The data are incomplete as they don't account for possible seasonality as
brfox pointed out, and because they don't include small ad networks.

------
LPTS
The problem with online ads is that TV ads are so much easier to brainwash
people with. When using internets, human primates use their thinkers (a tiny
tiny bit, see youtube comments), when using TV, they don't.

So if you want to manipulate the human primates to pull the levers that get
you the most bananas, and you are using online ads, you won't be able to use
the decades of brainwashing techniques evolved to malevolently manipulate
people's behaviors in favor of the advertiser. So the ads won't work nearly as
good over large populations.

When I use the interwebs, I choose where my attention goes. That tiny amount
of cognitive freedom is completely incompatible with most advertising
philosophy. That's why Fox News hates bloggers, that's why ads will crash
fastest online, and that's why the internet is good for humanity.

All this crap about growth rates of online ad sales is really just gloss on
the relationship between the efficacy of different kinds of advertising and
brainwashing.
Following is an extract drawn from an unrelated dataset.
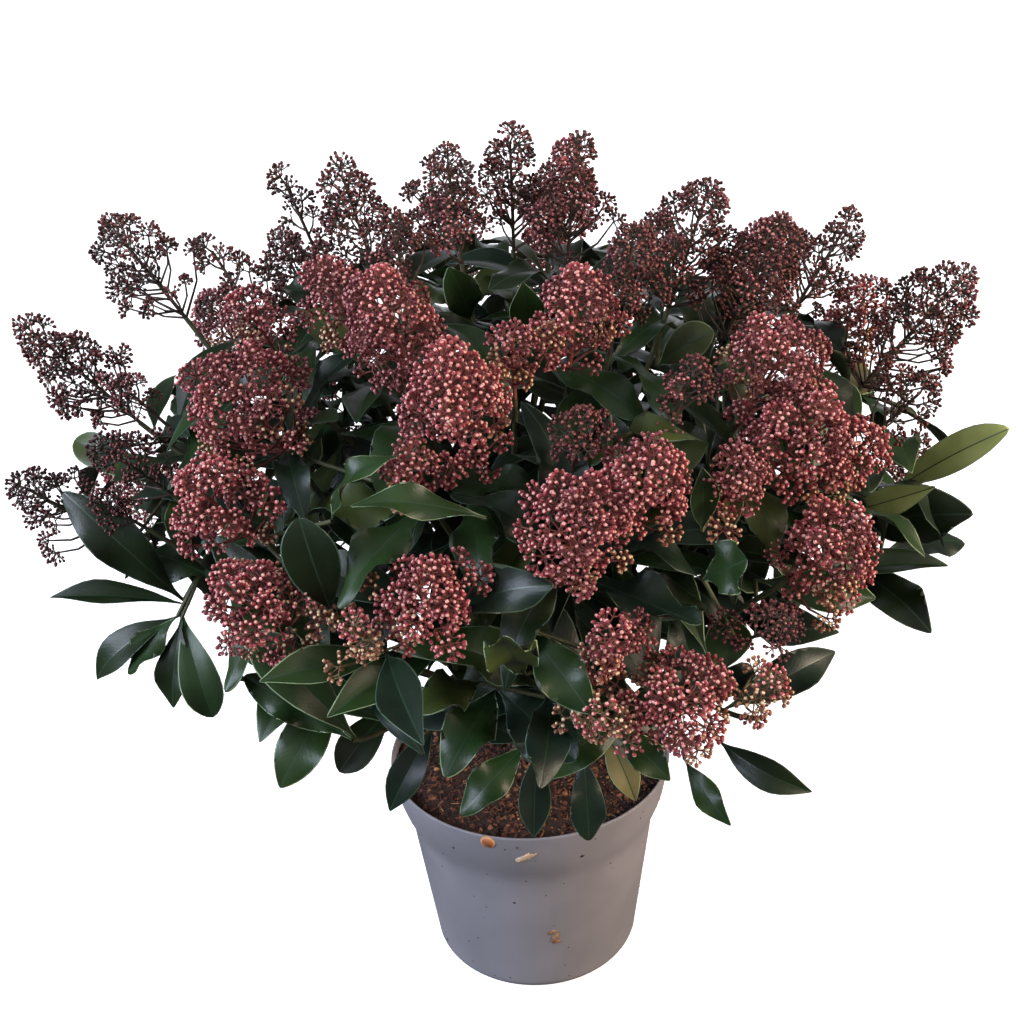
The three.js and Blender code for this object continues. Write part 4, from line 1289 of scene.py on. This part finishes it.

Web advertising is less brainwashing friendly, so the people who
need to do brainwashing (concentrated powers) will use it less when times are
tight. Google will suffer less, because it's web advertising involve stuff
it's customers are looking to pay attention too.

------
ajkirwin
And how does this chart account for possible factors such as:

People leaving for a different, newer platform. More Ad dollars being
funnelled into platforms which don't restrict the type of content on which
they're delivered. Sites that pull ads due to setting up their own delivery
systems

etcetera

------
crabapple
it doesn't matter that much if the pie is growing or shrinking right now
anyway...the point is that the way the pie is sliced up is turning into a
winner-take-all economy, with the overwhelming center of gravity being google.
in ten years 95% or more of all ad revenue will be flowing to google if the
trends continue. you can even see this from other established ad placers like
aol and yahoo...every quarter, google pulls more share from them.

this was to be expected. the web ad market is nearly frictionless and google
will be placing ads everywhere. the non-google web is going to move to a
cable-tv model (monthly fees)....its the only way people will survive.